The Mudcat Café TM
Thread #46310 Message #3889398
Posted By: Brian Peters
20-Nov-17 - 05:08 AM
Thread Name: Origin: Saint James Infirmary Blues
Subject: RE: Origin: Saint James Infirmary Blues
"what exactly are the consequences of this bloke ever having come across an American version of the Unfortunate Rake"
Perhaps this comment is a timely reminder that when a bunch of specialists get to discussing fine details, then the overall picture may be obscured. I still like to think of Mudcat as a resource for the curious, so, to briefly answer your question:
It's been accepted wisdom for many years in the folk revival that an English song called 'The Unfortunate Rake' was the precursor of 'St James Infirmary' partly because of the funeral arrangements with six pall bearers etc, but also because there were thought to be versions of the English song set in 'St James' Hospital'.

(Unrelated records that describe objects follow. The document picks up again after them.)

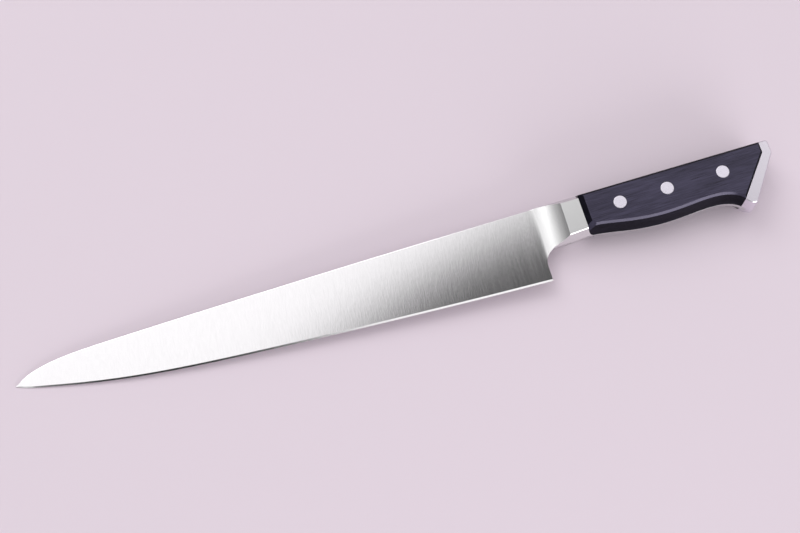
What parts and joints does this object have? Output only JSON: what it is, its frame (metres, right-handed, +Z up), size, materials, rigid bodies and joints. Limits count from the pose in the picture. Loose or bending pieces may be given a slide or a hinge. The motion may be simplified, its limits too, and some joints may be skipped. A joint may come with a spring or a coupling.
{
  "type": "carving knife",
  "caption": "Carving knife with a long satin steel blade, a full tang, a polished bolster and end cap, and black riveted laminated wood scales.",
  "frame": {"origin": "middle of the knife's bottom as it lies on its side: half way between tip and butt, half way between edge and spine, on the plane of the lower handle cheek", "axes": "+X along the knife from the tip to the butt, +Y across the knife from the cutting edge to the spine, +Z up through the handle's thickness"},
  "size_m": [0.3942, 0.0384, 0.019],
  "materials": {
    "blade_steel": "satin ground stainless steel, fine lines across the blade",
    "polished_steel": "polished stainless steel",
    "rivet_metal": "polished rivet heads, flush with the scales",
    "handle_wood": "black resin-laminated wood, satin, with fine lengthwise streaks"
  },
  "bodies": {
    "root": {"blade_and_tang": "blade_steel", "bolster_upper": "polished_steel", "bolster_lower": "polished_steel", "handle_scale_upper": "handle_wood", "handle_scale_lower": "handle_wood", "end_cap": "polished_steel", "rivet_stud_front": "rivet_metal", "rivet_stud_middle": "rivet_metal", "rivet_stud_rear": "rivet_metal", "rivet_tube_front": "rivet_metal", "rivet_tube_middle": "rivet_metal", "rivet_tube_rear": "rivet_metal"}
  },
  "joints": []
}
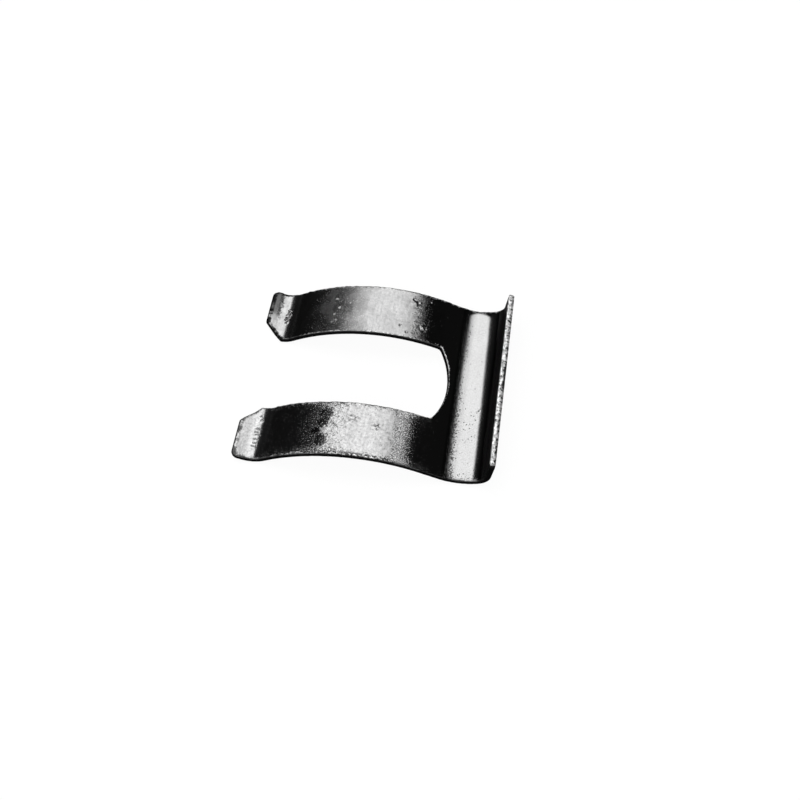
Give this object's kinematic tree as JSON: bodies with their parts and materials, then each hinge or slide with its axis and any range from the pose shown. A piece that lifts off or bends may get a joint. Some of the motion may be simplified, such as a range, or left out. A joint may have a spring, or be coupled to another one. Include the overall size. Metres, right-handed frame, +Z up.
{
  "type": "e-clip",
  "caption": "Bowed spring-steel clip with an open slot between two legs and an upturned flange, pushed over a groove to hold a hose or cable end in its bracket.",
  "frame": {"origin": "middle of the clip's footprint, on the surface that it lies on", "axes": "+X along the legs from the tips to the flange, +Y across the legs, +Z up"},
  "size_m": [0.035, 0.028, 0.0054],
  "materials": {
    "spring_steel": "dark hardened spring strip, smooth and oiled, with pits, scratches and rough sheared edges"
  },
  "bodies": {
    "root": {"clip": "spring_steel"}
  },
  "joints": []
}
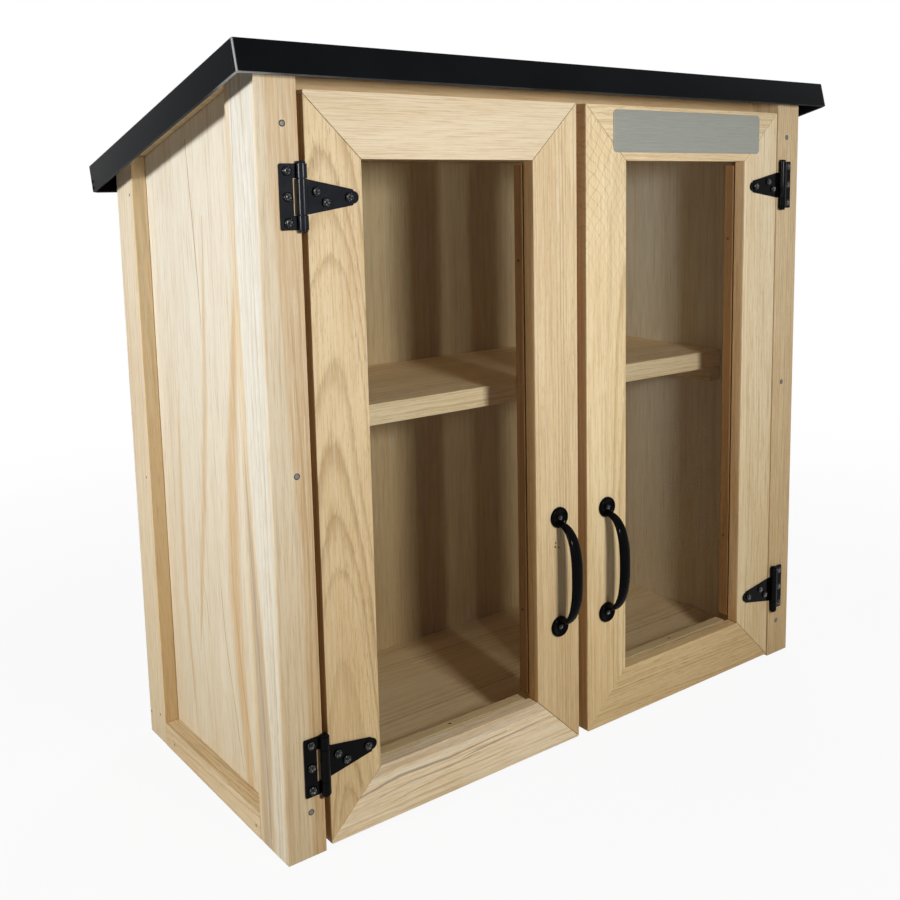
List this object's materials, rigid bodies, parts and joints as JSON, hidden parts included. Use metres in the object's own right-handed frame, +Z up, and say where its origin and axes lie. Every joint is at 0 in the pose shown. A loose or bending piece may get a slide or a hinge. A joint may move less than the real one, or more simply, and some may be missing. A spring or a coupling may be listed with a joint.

More recently, some researchers like Karen here have disputed this, on the grounds that no English versions of the song actually mention 'St James Hospital', a line that seems to been interpolated into the song by Bert Lloyd, from an Appalachian version.
There is a single Irish version (Tom Lenihan's) that does include the 'St James' line. But this was collected after the Louis Armstrong recording had become a hit, so the possibility arises that 'St James' went into the Irish version from America, not the other way round. There are plenty of examples of traditional singers being influenced by commercial recordings, but in this case there are strong reasons (as Jim and I have explained) to believe otherwise.
I don't know whether or not this will convince you that it's a matter of great import when the rest of the world is falling apart around our ears, but to those of us interested in this kind of stuff it certainly is.
"Not knowing a lot about music. I never really understood about how the Streets of Laredo related in any way to St James's Infirmary."
In many ways you'd regard them as different songs, but the basic plot is that someone has died and a funeral is being arranged. Then compare:
Get six jolly cowboys to carry my coffin,
Get six pretty maidens to bear up my pall
Get six gamblers to carry my coffin
Six chorus girls to sing me a song
Too close to be coincidental, I would think. Then you have less well-known versions of the cowboy song that include the line: 'As I passed by Tom Sherman's bar room', which chimes with 'old Joe's bar-room'.
Just because it's a great recording, here's Tom Sherman's bar-room.
And, again because it's a wonderful performance that deserves its own blue clicky, here's Iron Head Baker's version, which includes verses that look like they belong to English, cowboy and jazz versions.
It's not easy to determine the exact sequence of events, but the three songs are very clearly entangled.